Extras are plentiful and mostly well done. All three versions have commentaries; the restoration rates two. These are all worth your time, especially the preview version’s discussion by Welles historians Jonathan Rosenbaum and James Naremore.
The historians note that the tale of a corrupt border-town cop and a Mexican drug agent was “an epitaph” for film noir — over the top stylistically, with its sweeping and swooning camera movements, and set in a cesspool of a town. “It goes beyond film noir, it’s such a blasted-out landscape,” they note.
In the famously unnerving motel scene in which Janet Leigh’s character appears to be gang-raped by a Mexican gang, the historians note: “It’s just astonishing that this could be happening in a film that’s in favor of racial intolerance.” The jarring contrast is part of Welles’ parade of low-rent realities, they conclude.
The Welles scholars point out that audiences of the time found a lot of the lines and scenes quite campy, although modern viewers take them straight up. They explain to listeners what a “mixed party” meant back then in social terms, nice detail work.
Star Charlton Heston and Leigh participated in the two documentaries about the film (“Bringing Evil to Life” and “Evil Lost and Found”). They joined the restoration producer in a commentary on that version, with all three taped in conversation. The producer also gets a second, solo track on his creation. (These two commentaries and the on-camera interviews all seem a decade and a half old, contemporary to the restoration’s theatrical release.)
Heston, who somehow does his best acting work in brown-face (for the Mexican agent role), recommended Welles for the directing job, seeing as the “Citizen Kane” creator already was working the movie as an actor.
Heston says the studio treatment of Welles “was a very sad event,” one that led to the director never making another U.S. film. “He was blackballed,” Heston insists. Under contract, Heston had no choice but to participate in studio reshoots for scenes that were stuck into the movie, he says.
Leigh points out that Welles actually looked pretty good in those days, although now people assume he was simply obese. Welles wore a fat suit and fake jowls to play the corrupt old cop. Leigh talks about hanging out on the set with Marlene Dietrich, who plays a gypsy.

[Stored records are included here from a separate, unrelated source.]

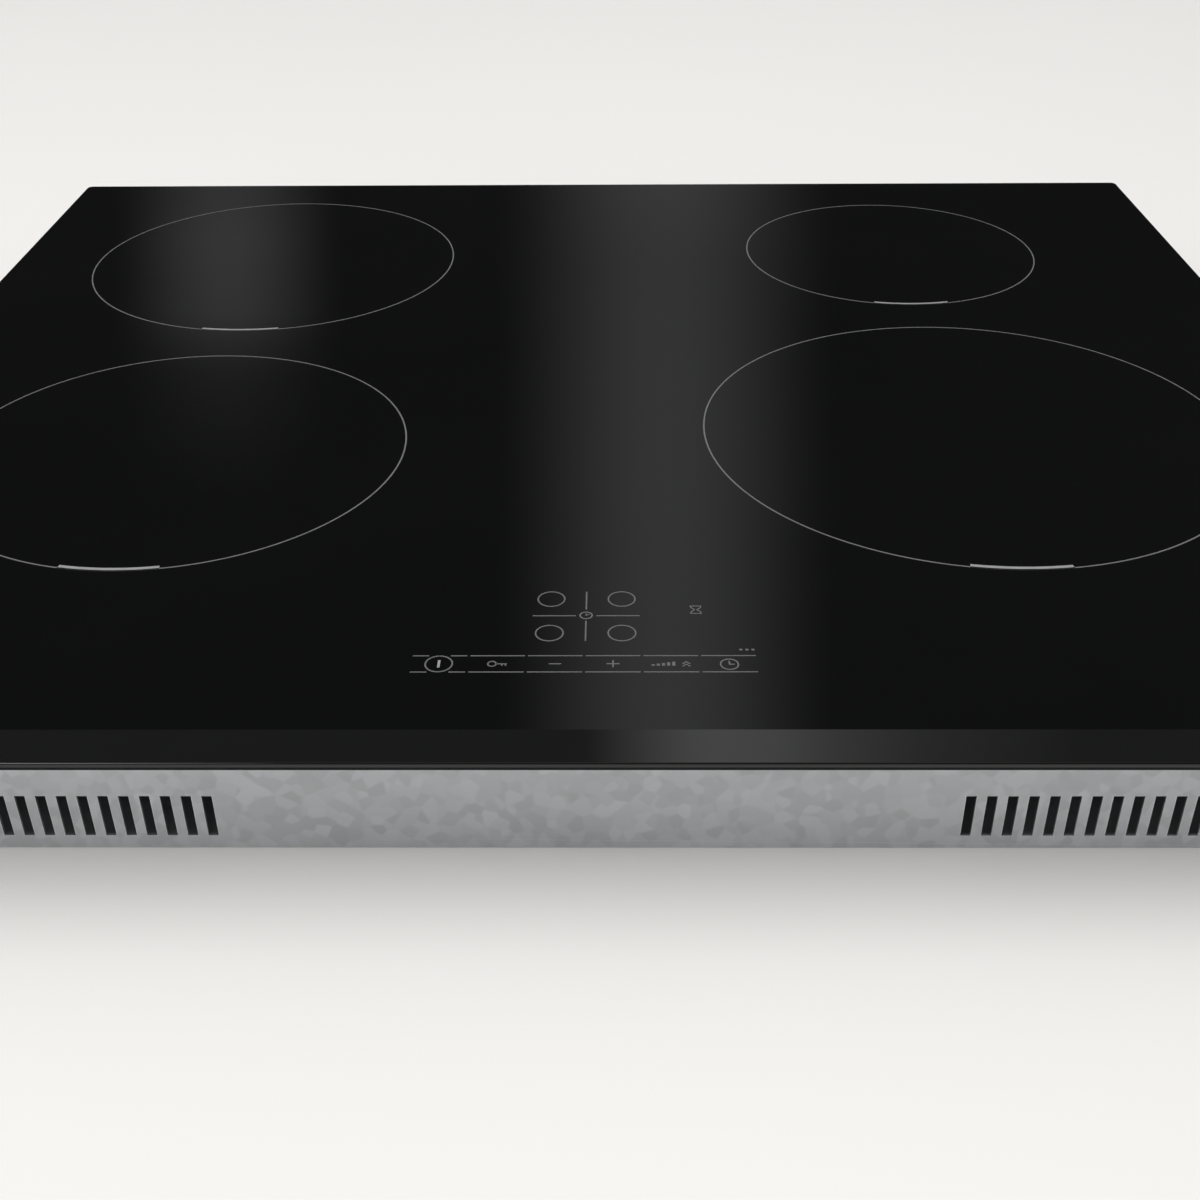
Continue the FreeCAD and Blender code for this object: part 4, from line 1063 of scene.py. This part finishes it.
def glow_card(name, tilt, drop, height, brightness):
    """A soft light that only shows as a reflection. It faces the camera's mirror image in the glass, or
    in the facet tilted by that angle, so that its picture stands upright there. Drop and height are parts
    of the card's width."""
    normal = Vector((0, -math.sin(tilt), math.cos(tilt)))
    on_plane = Vector((0, FACET_TOP_Y, GLASS_TOP))
    eye = EYE - 2 * (EYE - on_plane).dot(normal) * normal
    ahead = forward - 2 * forward.dot(normal) * normal
    aside = right - 2 * right.dot(normal) * normal
    lift = up - 2 * up.dot(normal) * normal
    s = Shader(name)
    s.tree.nodes.remove(s.bsdf)
    glow = s.add("ShaderNodeEmission")
    s.link(brightness(s), glow.inputs["Strength"])
    added(s, glow, s.add("ShaderNodeBsdfTransparent"))
    card = stage_plane(name, 1.0, s.material)
    card.matrix_world = (
        Matrix.Translation(eye + ahead * CARD_AT - lift * drop * CARD_SIZE)
        @ Matrix((aside, -lift, ahead)).transposed().to_4x4()
        @ Matrix.Diagonal((CARD_SIZE, CARD_SIZE * height, 1, 1))
    )
    card.visible_camera = False
    card.visible_diffuse = False
    card.visible_shadow = False
    card.visible_transmission = False


def along(s, axis):
    """How far along the card, 0 to 1."""
    node = s.add("ShaderNodeSeparateXYZ")
    s.link(s.place, node.inputs[0])
    return s.maths("ADD", node.outputs[axis], 0.5)


def soft(s, value, stops):
    level = s.ramp(value, stops)
    level.node.color_ramp.interpolation = "EASE"
    return level


def main_glow(s):
    """The upright band and the round patch of light that the flat glass shows."""
    band_level, patch_level = 0.41, 0.158
    band_across = soft(s, along(s, 0), [(0.409, 0.0), (0.555, 1.0), (0.701, 0.0)])
    band_along = s.ramp(along(s, 1), [(0.22, 0.39), (0.60, 1.0)])
    band = s.maths("MULTIPLY", s.maths("MULTIPLY", band_across, band_along), band_level)
    patch_across = soft(s, along(s, 0), [(0.09, 0.0), (0.19, 1.0), (0.29, 0.0)])
    patch_along = s.ramp(along(s, 1), [
        (0.05, 0.0), (0.20, 1.0), (0.262, 1.0), (0.285, 0.6), (0.31, 0.3), (0.42, 0.0)])
    patch = s.maths("MULTIPLY", s.maths("MULTIPLY", patch_across, patch_along), patch_level)
    return s.maths("ADD", band, patch)


def facet_glow(s):
    """The wider band, off to the right, that the front facet shows."""
    return s.ramp(along(s, 0), [
        (0.49, 0.0), (0.53, 0.42), (0.575, 0.92), (0.60, 1.0), (0.645, 0.88), (0.70, 0.48), (0.77, 0.2),
        (0.90, 0.0)])


glow_card("band_card", tilt=0.0, drop=0.0, height=1.0, brightness=main_glow)
glow_card("facet_card", tilt=FACET_TILT, drop=0.13, height=0.12, brightness=facet_glow)

SKY_GREY = 0.88
REFLECTED_SKY = ((42, 0.010), (55, 0.12), (63, 0.12), (72, 0.4))


def sky():
    """Pale behind the object, and darker for reflections, so that the glass stays black: they meet a grey
    that depends on the height above the horizon in degrees."""
    world = bpy.data.worlds.new("studio")
    bpy.context.scene.world = world
    world.use_nodes = True
    nodes = world.node_tree.nodes
    links = world.node_tree.links
    background = nodes["Background"]
    place = nodes.new("ShaderNodeTexCoord")
    parts = nodes.new("ShaderNodeSeparateXYZ")
    ramp = nodes.new("ShaderNodeValToRGB")
    path = nodes.new("ShaderNodeLightPath")
    mix = nodes.new("ShaderNodeMix")
    mix.data_type = "RGBA"
    stops = ramp.color_ramp.elements
    for k, (degrees, grey) in enumerate(REFLECTED_SKY):
        height = math.sin(math.radians(degrees))
        stop = stops[k] if k < 2 else stops.new(height)
        stop.position = height
        stop.color = (grey, grey, grey, 1)
    links.new(place.outputs["Generated"], parts.inputs[0])
    links.new(parts.outputs[2], ramp.inputs["Fac"])
    links.new(path.outputs["Is Glossy Ray"], mix.inputs["Factor"])
    mix.inputs["A"].default_value = (SKY_GREY, SKY_GREY, SKY_GREY, 1)
    links.new(ramp.outputs["Color"], mix.inputs["B"])
    links.new(mix.outputs["Result"], background.inputs["Color"])
    background.inputs["Strength"].default_value = 1.0


sky()
bpy.context.scene.view_settings.view_transform = "Standard"
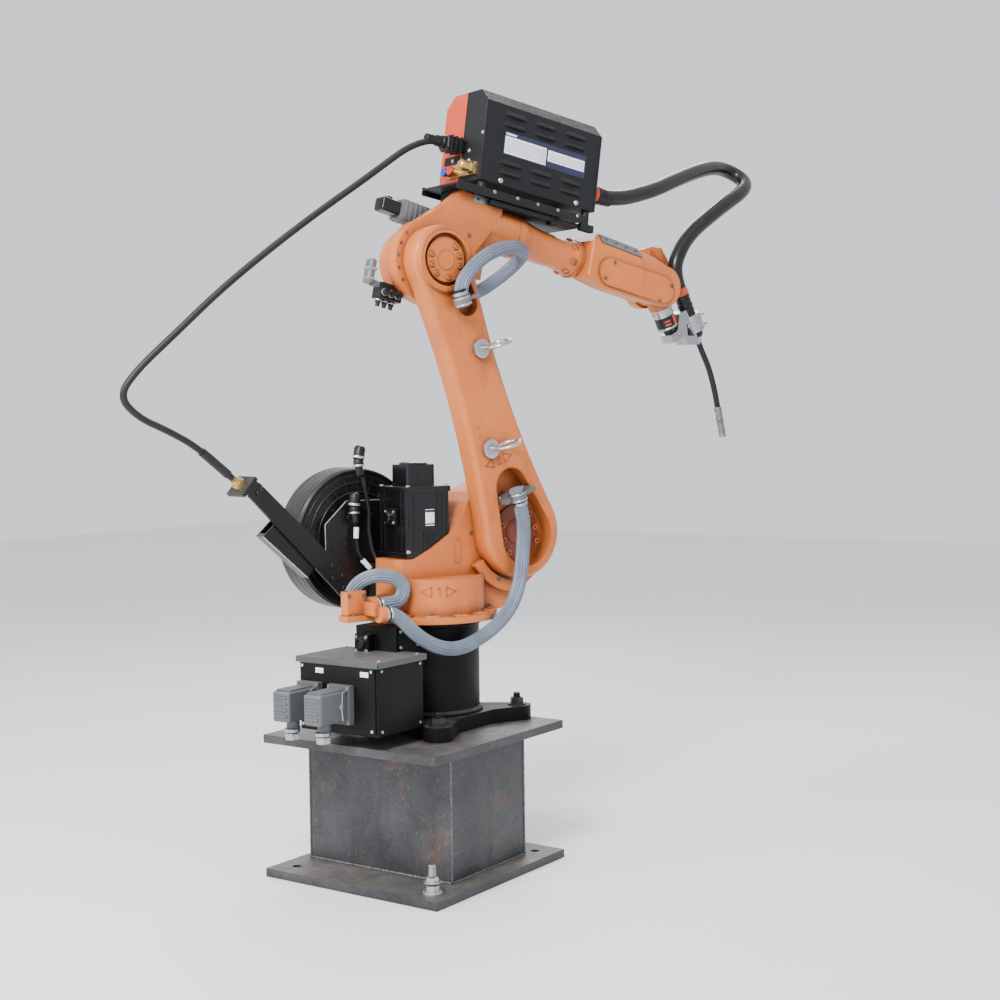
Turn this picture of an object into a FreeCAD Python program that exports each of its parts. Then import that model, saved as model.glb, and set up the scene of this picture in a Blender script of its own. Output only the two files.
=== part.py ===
import FreeCAD, Part
import math
import os
from FreeCAD import Placement, Rotation, Vector

# Six-axis arc-welding robot arm on a welded steel plinth, in millimetres.
# Row frame: origin at the middle of the base plate's underside, +Z up,
# +X towards the robot's front, +Y to its left.

# ---- driving dimensions: plinth -------------------------------------------
PLATE_X = 450.0
PLATE_Y = 442.0
PLATE_T = 17.0
ANCHOR_INSET = 45.0
ANCHOR_D = 18.0
PLINTH_H = 261.0
PLINTH_X = 256.0
PLINTH_Y = 371.0
PLINTH_SHIFT_X = 17.0
PLINTH_SHIFT_Y = 12.5
WALL_T = 10.0

# ---- driving dimensions: robot kinematics ---------------------------------
AXIS1_X = 53.0
AXIS1_Y = -5.0
AXIS2_FORWARD = 180.0
AXIS2_HEIGHT = 400.0
LOWER_ARM_L = 600.0
FOREARM_OFFSET = 124.0
FOREARM_L = 640.0
HAND_Y = -15.0
# pose of the part as modelled, in degrees
REST_TURN = -17.5
REST_LEAN = -19.3
REST_FOREARM_DROP = 13.0
REST_WRIST_BEND = 50.0

# ---- driving dimensions: clearances and seats --------------------------------
JOINT_GAP = 1.0
SEAT = 1.0
HOSE_FIT = 0.4

# ---- driving dimensions: fixed base -------------------------------------------
FOOT_T = 30.0
FOOT_X = 120.0
FOOT_Y = 112.0
FOOT_BOLT_X = 140.0
FOOT_BOLT_Y = 120.0
FOOT_BOLT_D = 14.0
FOOT_LUG_R = 30.0
COLUMN_R = 100.0
BOX_REAR = -303.0
BOX_FRONT = -160.0
BOX_Y = 100.0
BOX_Z0 = 30.0
BOX_Z1 = 172.0
DUCT_REAR = -175.0
DUCT_Y = (-44.0, 60.0)
PORT_L = 22.0
PORT_Y = (10.0, 46.0)
PORT_Z = (172.0, 210.0)
HOOD_YS = (-15.0, 65.0)
HOOD_Z = (60.0, 120.0)
HOOD_L = 78.0
HOOD_Y = 22.0
HOOD_SEAT_T = 18.0
HOOD_GLAND_R = 13.0

# ---- driving dimensions: rotating column ----------------------------------------
FLANGE_Z = 226.0
FLANGE_T = 14.0
FLANGE_R = 139.0
EAR_REAR = -246.0
EAR_Y = (-62.0, -28.0)
EAR_T = 12.0
DRUM_R = 112.0
DRUM_FAR_Y = 80.0
SHELF_REAR = -112.0
SHELF_Y = 50.0
SHELF_Z = 355.0
WEB_OUTLINE = [(-94, 240), (-94, 346), (-30, 374), (17, 402), (46, 435), (65, 469), (90, 487),
               (125, 500), (190, 500), (285, 400), (240, 300), (150, 236), (40, 236)]
WEB_FAR_Y = 60.0
DISC2_R = 112.0
DISC2_FAR_Y = 66.0
STOP_R = 128.0
STOP_Y = -62.0
MOTOR_S = 108.0
MOTOR_H = 148.0
MOTOR_X = -30.0
MOTOR_Y = 16.0
MOTOR_CAP_S = 70.0
MOTOR_CAP_H = 46.0
SHOULDER_MOTOR_R = 54.0
SHOULDER_MOTOR_END = 200.0
CLAMP_Y = (-52.0, -28.0)
CLAMP_X = (-242.0, -194.0)
CLAMP_TOP = 300.0
COLLAR_L = 16.0
COLLAR_HIGH = (-62.0, 271.0)
COLLAR_LOW = (-94.0, 255.0)
REAR_GLAND = (8.0, 266.0)
GLAND_L = 12.0
GLAND_LIP = 3.0
GREY_HOSE_R = 14.5
CONDUIT_R = 7.0
TORCH_HOSE_R = 17.5

# ---- driving dimensions: wire spool -----------------------------------------------
SPOOL_R = 150.0
SPOOL_W = 80.0
SPOOL_X = -112.0
SPOOL_Y = 104.0
SPOOL_Z = 393.0
SPOOL_BOSS_R = 40.0
BAR_Y = 60.0
BAR_T = 8.0
SIDE_PLATE_T = 6.0
SIDE_OUTLINE = [(-205, 336), (-206, 427), (-154, 474), (-62, 474), (-30, 400), (-50, 290), (-110, 262)]
BAR_OUTLINE = [(-393, 493), (-370, 520), (-150, 311), (-175, 270)]
TRAY_OUTLINE = [(-360, 412), (-313, 453), (-216, 366), (-258, 322)]
TRAY_Y = (68.0, 98.0)
TRAY_WALL = 3.0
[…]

The official Welles pal, Peter Bogdanovich, shows up in the docus with some good stories, some you’ve probably heard before.
Of the studio execs, Bogdanovich says: “When they saw (the movie) put together, it offended them somehow. …
“One woman at a screening berated an exec over its disgusting content, apparently inspiring more changes.
“Welles felt the (studio theatrical version) was more confusing than his — it was a sloppy job.”
He says Welles later took some cheer in the growing reputation of “Touch of Evil”: “There’s this terrible consolation of being 40 years ahead of your time,” Bogdanovich says.
The critic F.X. Feeney handles the commentary for the theatrical version.
The Blu-ray comes with a suitably lurid theatrical trailer.